Even a declining Curtis Lofton earned the starting job out of the gate two years ago. And the Raiders linebackers weren’t in a much better place in 2015 than they are now, resource-wise.
The Raiders have used their resources exceptionally well to build a team capable of making noise in January. But they are gambling that McKenzie’s — and former McKenzie Packers boss Ted Thompson’s — strategy of valuing non-rush linebackers as lower-level commodities will finally work.
It hasn’t yet.
Day 3 picks Neiron Ball, Ben Heeney and James were given small windows as starters to date. None stuck. The one linebacker McKenzie picked on Day 2, Sio Moore (a third-rounder in 2013), was traded once Del Rio arrived. And while it’s early on James, pairing him with another late-round selection is curious for a team with the aspirations the Raiders have.
Starting two inexperienced ‘backers in the regular season could be an issue, especially for a team with second-level defenders who struggled in coverage in recent years.
Just about every other AFC contender takes this position more seriously than the Raiders do. And Oakland, even after extensions for Derek Carr and Gabe Jackson, has more than $13 million in cap space.

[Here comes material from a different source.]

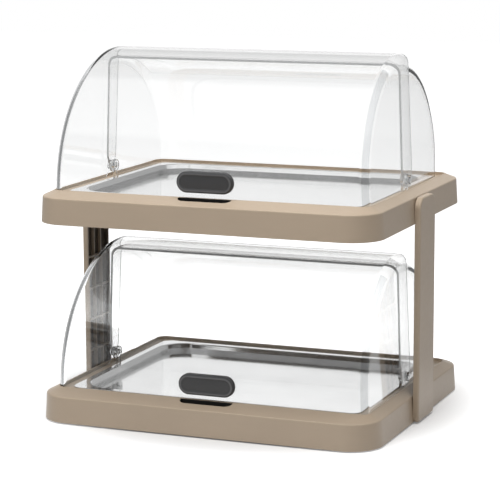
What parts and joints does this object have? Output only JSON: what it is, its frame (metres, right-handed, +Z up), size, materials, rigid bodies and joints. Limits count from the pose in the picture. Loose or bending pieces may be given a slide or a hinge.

While it’s interesting that the Raiders have a fail-safe option in Riley sitting in free agency capable of being plugged back in due to his experience in Oakland, it’s a little weird a team that could challenge the Patriots for AFC supremacy is taking this risk. Reacquiring Riley would be a low-risk insurance buy in case Lee isn’t ready.
If the gap between the young talents and Riley is obvious, then that’s defensible. But if it isn’t, and it likely isn’t, should the Raiders risk having their just-in-case linebacker signed by another team?
Nevertheless, the early part of this preseason will show if the Raiders’ new linebackers are ready for this.
Because the early part of the franchise’s highest-stakes season in 15 years is about to be a referendum on McKenzie’s linebacker philosophy.